South African traders can take practical steps to manage these risks effectively:
- Set stop-loss orders: These automatically close your trade when losses reach a pre-set level, helping to limit potential damage.
- Position sizing: Allocate only a portion of your funds to each trade to avoid overexposure and maintain control.
- Risk-to-reward ratio: Aim for ratios like 3:1, ensuring potential profits are worth the risks you take.
- Moderate leverage: Opt for lower leverage ratios that align with your comfort level and risk tolerance.
By implementing these measures and regularly assessing your trading strategy, you can navigate the forex market more cautiously and minimise the effects of sudden price swings.

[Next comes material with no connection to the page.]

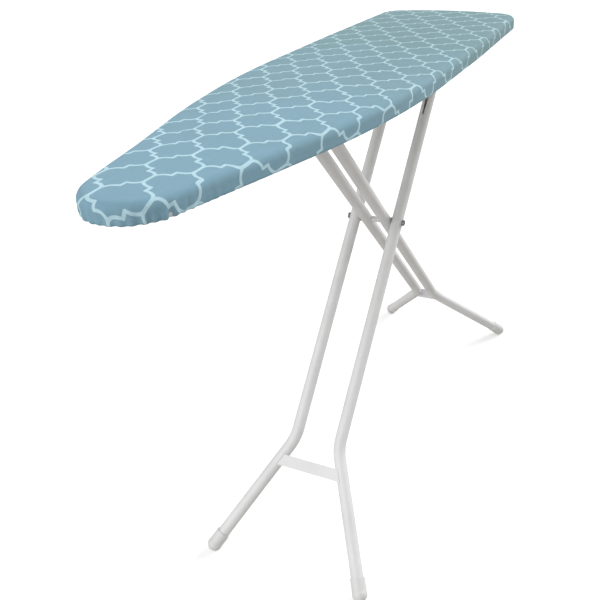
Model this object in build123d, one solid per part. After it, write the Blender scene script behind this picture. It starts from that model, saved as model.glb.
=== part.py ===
from build123d import *
import os
from math import atan2, cos, degrees, hypot, radians, sin, sqrt, tan

# Folding ironing board: a padded, covered steel top on two crossing leg frames.
# Origin on the floor under the middle of the top, +X towards the blunt tail, +Z up, millimetres.

# ---- Board top, seen from above ----
board_length = 1346.0
board_half_width = 181.0
nose_radius = 68.0
flank_angle = 14.6          # how fast the nose widens, degrees
shoulder_radius = 1765.0
side_break_x = 300.0        # where the sides start to draw in
side_break_radius = 3000.0
tail_half_width = 172.0
tail_corner_radius = 52.0
tail_lean = 12.0            # how far the tail edge leans back, degrees
tail_radius = 457.0

# ---- Board top, seen from the side ----
surface_height = 935.0
cover_thickness = 1.2
cover_edge_radius = 8.0
pad_thickness = 8.3
soft_clearance = 0.3
sheet_thickness = 0.9
rim_height = 19.0
rim_wall = 1.2
rim_lip = 9.0
hem_width = 17.0
hem_gap = 1.4               # room for the elastic between the hem and the rim
elastic_width = 5.0
elastic_thickness = 1.0

# ---- Perforations ----
hole_radius = 7.0
hole_pitch_x = 48.0
hole_pitch_y = 24.0
hole_edge_margin = 16.0

# ---- Underside ribs and straps ----
rib_offset = 75.0
rib_width = 22.0
rib_depth = 12.0
rib_wall = 1.0
rib_nose_margin = 203.0
rib_tail_margin = 153.0
strap_width = 40.0
strap_thickness = 1.5
strap_overhang = 3.0
rivet_radius = 2.0
rivet_head_radius = 4.2
rivet_head_height = 1.4

# ---- Leg frames ----
pivot_drop = 50.0           # both top pivots below the ironing surface
leg_angle = 43.0            # each leg frame's lean from upright, degrees
upper_leg = 426.0           # from a top pivot to the centre pivot, the same on both frames
centre_pivot_x = 136.5
tube_radius = 12.7
tube_wall = 1.2
tube_end = 13.0             # tube left beyond the top pivot
inner_spacing = 46.0        # between the inner frame's tube axes
tube_side_gap = 1.6         # between an inner tube and the outer tube beside it
bend_height = 203.0
bend_radius = 100.0
outer_foot_spread = 168.0   # half the distance between the outer frame's feet
inner_foot_spread = 175.0
foot_ball_wall = 2.6        # how much further the foot's ball stands out than the tube
foot_flat_depth = 0.6
foot_sleeve_wall = 2.0
foot_sleeve_length = 30.0
foot_seat = 6.0             # from the ball's centre to the tube's end
bar_drop = 40.0             # from the bend to the top of the crossbar, along the leg
bar_height = 24.0
bar_thickness = 3.0
bar_set_back = 1.0          # the bar's face behind the front of the tubes
edge_bar_drop = 12.0        # the inner frame's bar stands on edge, this far below the bend
edge_bar_width = 24.0
mouth_width = 9.0           # opening in each outer tube's nose side, for the lug it hangs on
mouth_straight = 100.0      # how far below the pivot the opening starts to narrow
mouth_length = 170.0
mouth_end_width = 3.0
plug_thickness = 2.0
plug_depth = 8.0

# ---- Pins ----
pin_radius = 4.0
running_clearance = 0.05
side_clearance = 0.2
nut_radius = 6.5
nut_height = 4.0
nut_grip = 1.0              # pin left beyond the nut's middle
washer_radius = 9.0
sleeve_radius = 6.2

# ---- Pivot bracket and height track ----
lug_thickness = 3.0
lug_radius = 8.0
bracket_length = 44.0
bracket_rivet_offset = 18.0
spacer_radius = 6.5
track_half_width = 8.0
track_wall = 2.0
track_web = 2.0             # also the pivot bracket's plate
track_tail_margin = 15.0    # track beyond the lever's rod
track_nose_margin = 45.0
track_depth_below_pivot = 12.0
slot_end_room = 1.0
bush_radius = 8.0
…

Why should you choose an FSCA-regulated broker for forex trading in South Africa, and how does it protect your investments?
Why Choose an FSCA-Regulated Broker for Forex Trading?
Opting for a broker regulated by the FSCA is a smart move for anyone trading forex in South Africa. Why? Because the Financial Sector Conduct Authority (FSCA) ensures brokers stick to strict rules designed to protect traders and their investments.
FSCA-regulated brokers must meet several key requirements, including:
- Maintaining adequate capital reserves: This ensures they can handle market fluctuations and honour withdrawals.
- Keeping client funds in segregated accounts: Your money stays separate from the broker’s operational funds, reducing the risk of misuse.
- Providing transparent pricing: You get clear and honest quotes, helping you trade with confidence.
These safeguards not only protect your funds but also lower the chances of falling victim to fraud or unethical behaviour.
On top of that, the FSCA offers a formal dispute resolution process. If you ever face issues like unfair treatment or disputes with your broker, there’s a structured way to address them. This level of oversight builds trust and creates a safer environment for trading, allowing you to focus on growing your investments without unnecessary worry.